I am not sure I can think of any verse where the bible specifically sets out that you need a pastor/justice of the peace's approval to get married. 

Given the lack of explicit command (unless I am wrong) I think in an _extreme_ situation like the ones you guys have been discussing, a christian couple could just covenant between themselves and God, in private, based on the example of Issac and Rebekah.


----------



## Coram Deo (May 24, 2007)

*Found an interesting article regarding?*

My wife found an interesting article relating to this topic for me tonight.. Not that I approve of all their theology but I do enjoy there child rearing material..

I found it to be interesting.

Most of the article can be read here...
http://www.nogreaterjoy.org/index.p...]=186&tx_ttnews[backPid]=118&cHash=1a383bea1c


But here is what it said in the post script.
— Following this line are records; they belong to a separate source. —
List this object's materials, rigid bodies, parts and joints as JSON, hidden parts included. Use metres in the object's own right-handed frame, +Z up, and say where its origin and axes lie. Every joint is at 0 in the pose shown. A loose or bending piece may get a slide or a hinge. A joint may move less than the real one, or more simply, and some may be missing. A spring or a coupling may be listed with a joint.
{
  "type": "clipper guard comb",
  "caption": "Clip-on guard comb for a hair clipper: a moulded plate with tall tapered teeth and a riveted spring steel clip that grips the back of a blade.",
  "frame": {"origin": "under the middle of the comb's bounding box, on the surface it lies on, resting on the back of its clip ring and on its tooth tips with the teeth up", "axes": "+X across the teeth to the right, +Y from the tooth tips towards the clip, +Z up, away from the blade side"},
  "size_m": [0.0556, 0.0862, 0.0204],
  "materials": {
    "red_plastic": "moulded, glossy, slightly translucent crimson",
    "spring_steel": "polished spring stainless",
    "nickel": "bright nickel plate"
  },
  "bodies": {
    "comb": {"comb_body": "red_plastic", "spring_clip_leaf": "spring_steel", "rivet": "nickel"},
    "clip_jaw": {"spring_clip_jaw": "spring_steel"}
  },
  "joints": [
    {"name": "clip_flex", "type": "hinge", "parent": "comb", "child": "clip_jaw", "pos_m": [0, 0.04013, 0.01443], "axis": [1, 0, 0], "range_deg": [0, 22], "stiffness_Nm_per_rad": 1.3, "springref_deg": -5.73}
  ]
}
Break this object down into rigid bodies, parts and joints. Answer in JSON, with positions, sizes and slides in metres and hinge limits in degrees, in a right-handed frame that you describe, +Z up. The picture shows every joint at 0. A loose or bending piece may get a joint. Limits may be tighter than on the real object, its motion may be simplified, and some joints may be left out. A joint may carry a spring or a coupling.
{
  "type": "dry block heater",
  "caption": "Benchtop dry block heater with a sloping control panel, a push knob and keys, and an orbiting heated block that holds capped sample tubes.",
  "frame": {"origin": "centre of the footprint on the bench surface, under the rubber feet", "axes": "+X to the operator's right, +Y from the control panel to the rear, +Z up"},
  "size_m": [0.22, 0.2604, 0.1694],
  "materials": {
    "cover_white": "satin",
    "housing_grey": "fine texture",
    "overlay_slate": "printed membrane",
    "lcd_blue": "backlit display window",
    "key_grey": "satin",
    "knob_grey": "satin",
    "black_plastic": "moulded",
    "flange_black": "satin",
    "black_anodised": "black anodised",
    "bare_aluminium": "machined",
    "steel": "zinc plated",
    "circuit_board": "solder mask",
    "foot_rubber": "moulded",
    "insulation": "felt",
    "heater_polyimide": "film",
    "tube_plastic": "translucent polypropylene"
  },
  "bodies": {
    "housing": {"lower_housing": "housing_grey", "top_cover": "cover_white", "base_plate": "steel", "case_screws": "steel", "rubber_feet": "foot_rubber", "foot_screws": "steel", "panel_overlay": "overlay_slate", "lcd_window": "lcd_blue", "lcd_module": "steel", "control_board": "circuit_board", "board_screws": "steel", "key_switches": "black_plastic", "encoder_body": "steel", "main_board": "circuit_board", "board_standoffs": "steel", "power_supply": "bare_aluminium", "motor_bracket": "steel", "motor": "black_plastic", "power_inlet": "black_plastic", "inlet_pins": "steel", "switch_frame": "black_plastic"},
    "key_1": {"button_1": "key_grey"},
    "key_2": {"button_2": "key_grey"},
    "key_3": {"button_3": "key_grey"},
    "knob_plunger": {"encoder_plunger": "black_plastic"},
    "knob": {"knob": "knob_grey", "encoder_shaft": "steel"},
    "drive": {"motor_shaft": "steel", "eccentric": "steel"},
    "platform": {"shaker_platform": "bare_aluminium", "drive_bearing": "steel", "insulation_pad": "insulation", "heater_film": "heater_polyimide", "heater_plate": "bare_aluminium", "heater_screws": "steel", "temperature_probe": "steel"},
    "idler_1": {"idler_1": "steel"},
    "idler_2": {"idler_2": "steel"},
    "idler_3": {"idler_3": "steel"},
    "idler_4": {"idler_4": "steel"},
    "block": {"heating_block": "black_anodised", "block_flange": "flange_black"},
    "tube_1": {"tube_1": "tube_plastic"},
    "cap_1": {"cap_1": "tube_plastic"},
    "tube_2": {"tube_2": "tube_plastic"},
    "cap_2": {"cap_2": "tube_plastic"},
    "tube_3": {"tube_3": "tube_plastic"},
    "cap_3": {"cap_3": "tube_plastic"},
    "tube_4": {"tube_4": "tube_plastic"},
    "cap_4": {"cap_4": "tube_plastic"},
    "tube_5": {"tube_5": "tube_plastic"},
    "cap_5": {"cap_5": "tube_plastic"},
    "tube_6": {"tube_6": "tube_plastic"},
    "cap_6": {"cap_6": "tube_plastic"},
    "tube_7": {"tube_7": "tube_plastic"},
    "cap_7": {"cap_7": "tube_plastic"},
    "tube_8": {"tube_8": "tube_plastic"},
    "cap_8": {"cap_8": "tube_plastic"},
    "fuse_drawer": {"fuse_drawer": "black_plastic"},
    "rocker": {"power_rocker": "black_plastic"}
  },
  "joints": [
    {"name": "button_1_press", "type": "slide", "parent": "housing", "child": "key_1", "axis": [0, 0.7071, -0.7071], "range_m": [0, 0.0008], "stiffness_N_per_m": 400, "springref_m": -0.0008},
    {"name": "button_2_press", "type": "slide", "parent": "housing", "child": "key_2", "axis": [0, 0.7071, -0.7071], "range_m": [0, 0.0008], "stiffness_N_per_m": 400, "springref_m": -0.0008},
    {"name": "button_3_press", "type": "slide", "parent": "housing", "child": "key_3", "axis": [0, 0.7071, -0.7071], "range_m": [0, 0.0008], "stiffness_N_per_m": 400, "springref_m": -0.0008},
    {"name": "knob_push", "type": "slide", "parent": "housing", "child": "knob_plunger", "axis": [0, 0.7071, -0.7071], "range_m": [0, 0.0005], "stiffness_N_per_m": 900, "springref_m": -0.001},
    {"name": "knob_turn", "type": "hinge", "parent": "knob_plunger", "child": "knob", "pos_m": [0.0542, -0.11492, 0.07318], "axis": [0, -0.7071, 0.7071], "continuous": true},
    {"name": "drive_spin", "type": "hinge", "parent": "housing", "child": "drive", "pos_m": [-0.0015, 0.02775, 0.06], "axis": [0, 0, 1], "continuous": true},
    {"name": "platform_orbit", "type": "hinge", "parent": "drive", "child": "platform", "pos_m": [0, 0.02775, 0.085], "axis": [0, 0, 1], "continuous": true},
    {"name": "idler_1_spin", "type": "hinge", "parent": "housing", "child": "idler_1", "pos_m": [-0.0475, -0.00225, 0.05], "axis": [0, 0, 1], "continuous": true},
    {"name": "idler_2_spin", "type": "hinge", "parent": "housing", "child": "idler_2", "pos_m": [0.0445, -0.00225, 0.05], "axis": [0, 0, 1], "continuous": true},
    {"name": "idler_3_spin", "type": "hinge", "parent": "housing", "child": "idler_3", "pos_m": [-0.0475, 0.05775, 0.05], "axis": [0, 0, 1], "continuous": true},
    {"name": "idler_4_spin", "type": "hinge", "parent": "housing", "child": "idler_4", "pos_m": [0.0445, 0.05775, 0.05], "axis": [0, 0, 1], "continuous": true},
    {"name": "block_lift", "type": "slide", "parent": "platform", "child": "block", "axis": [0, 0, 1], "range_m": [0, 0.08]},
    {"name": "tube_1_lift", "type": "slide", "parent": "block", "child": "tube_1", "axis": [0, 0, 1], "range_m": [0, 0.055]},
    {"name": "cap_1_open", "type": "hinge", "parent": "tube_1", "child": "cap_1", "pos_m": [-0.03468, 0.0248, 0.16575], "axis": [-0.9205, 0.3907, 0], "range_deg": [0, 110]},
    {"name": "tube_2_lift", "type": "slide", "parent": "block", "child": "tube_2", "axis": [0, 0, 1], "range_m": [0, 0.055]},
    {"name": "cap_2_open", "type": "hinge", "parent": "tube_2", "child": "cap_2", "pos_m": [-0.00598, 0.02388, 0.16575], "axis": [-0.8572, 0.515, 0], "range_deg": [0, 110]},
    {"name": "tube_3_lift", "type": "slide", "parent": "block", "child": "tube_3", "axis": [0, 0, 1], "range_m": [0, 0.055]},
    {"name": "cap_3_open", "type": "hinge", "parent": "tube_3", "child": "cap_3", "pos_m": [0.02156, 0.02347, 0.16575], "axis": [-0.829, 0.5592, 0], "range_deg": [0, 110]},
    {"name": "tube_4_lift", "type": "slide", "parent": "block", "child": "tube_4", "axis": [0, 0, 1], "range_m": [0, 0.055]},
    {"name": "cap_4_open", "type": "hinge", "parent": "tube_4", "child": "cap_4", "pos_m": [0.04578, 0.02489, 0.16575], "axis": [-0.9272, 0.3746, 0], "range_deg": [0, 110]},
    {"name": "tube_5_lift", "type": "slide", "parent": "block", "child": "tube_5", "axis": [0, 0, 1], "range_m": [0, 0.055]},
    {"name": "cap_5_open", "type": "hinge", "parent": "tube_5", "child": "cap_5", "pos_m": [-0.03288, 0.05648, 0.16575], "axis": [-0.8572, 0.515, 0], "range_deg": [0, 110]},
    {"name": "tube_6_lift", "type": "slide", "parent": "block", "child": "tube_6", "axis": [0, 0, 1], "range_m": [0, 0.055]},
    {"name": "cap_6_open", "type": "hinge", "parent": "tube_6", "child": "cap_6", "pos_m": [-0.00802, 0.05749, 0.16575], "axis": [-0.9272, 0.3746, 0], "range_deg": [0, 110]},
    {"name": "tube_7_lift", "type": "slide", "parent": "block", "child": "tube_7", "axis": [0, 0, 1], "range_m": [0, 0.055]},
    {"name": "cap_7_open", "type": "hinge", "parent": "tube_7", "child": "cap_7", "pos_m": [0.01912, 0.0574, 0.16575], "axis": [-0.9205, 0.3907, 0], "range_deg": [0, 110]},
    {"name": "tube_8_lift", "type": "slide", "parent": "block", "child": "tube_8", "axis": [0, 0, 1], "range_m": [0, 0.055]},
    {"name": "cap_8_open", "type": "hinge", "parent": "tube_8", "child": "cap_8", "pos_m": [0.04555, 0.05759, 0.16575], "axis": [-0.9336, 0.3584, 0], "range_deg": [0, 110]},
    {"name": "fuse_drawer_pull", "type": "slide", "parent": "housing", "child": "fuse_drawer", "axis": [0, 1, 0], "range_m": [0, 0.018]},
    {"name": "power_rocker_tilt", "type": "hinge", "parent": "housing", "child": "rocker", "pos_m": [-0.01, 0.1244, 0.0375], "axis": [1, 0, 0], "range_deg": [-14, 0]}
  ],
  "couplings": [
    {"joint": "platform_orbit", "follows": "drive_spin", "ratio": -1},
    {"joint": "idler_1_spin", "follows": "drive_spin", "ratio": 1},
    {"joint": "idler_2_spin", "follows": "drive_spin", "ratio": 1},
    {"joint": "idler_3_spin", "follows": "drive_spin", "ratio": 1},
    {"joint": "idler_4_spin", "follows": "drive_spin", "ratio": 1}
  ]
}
> None of my daughters or their husbands asked the state of Tennessee for permission to marry. They did not yoke themselves to government. It was a personal, private covenant, binding them together forever—until death. So when the sodomites have come to share in the state marriage licenses, which will eventually be the law, James and Shoshanna will not be in league with those perverts. And, while I am on the subject, there will come a time when faithful Christians will either revoke their state marriage licenses and establish an exclusively one man-one woman covenant of marriage, or, they will forfeit the sanctity of their covenant by being unequally yoked together with perverts. The sooner there is such a movement, the sooner we will have a voice in government. Some of you attorneys and statesmen reading this should get together and come up with an approach that will have credibility and help to impact the political process. Please contact me when you do and I will assist with publicity.




What Saith Ye?


----------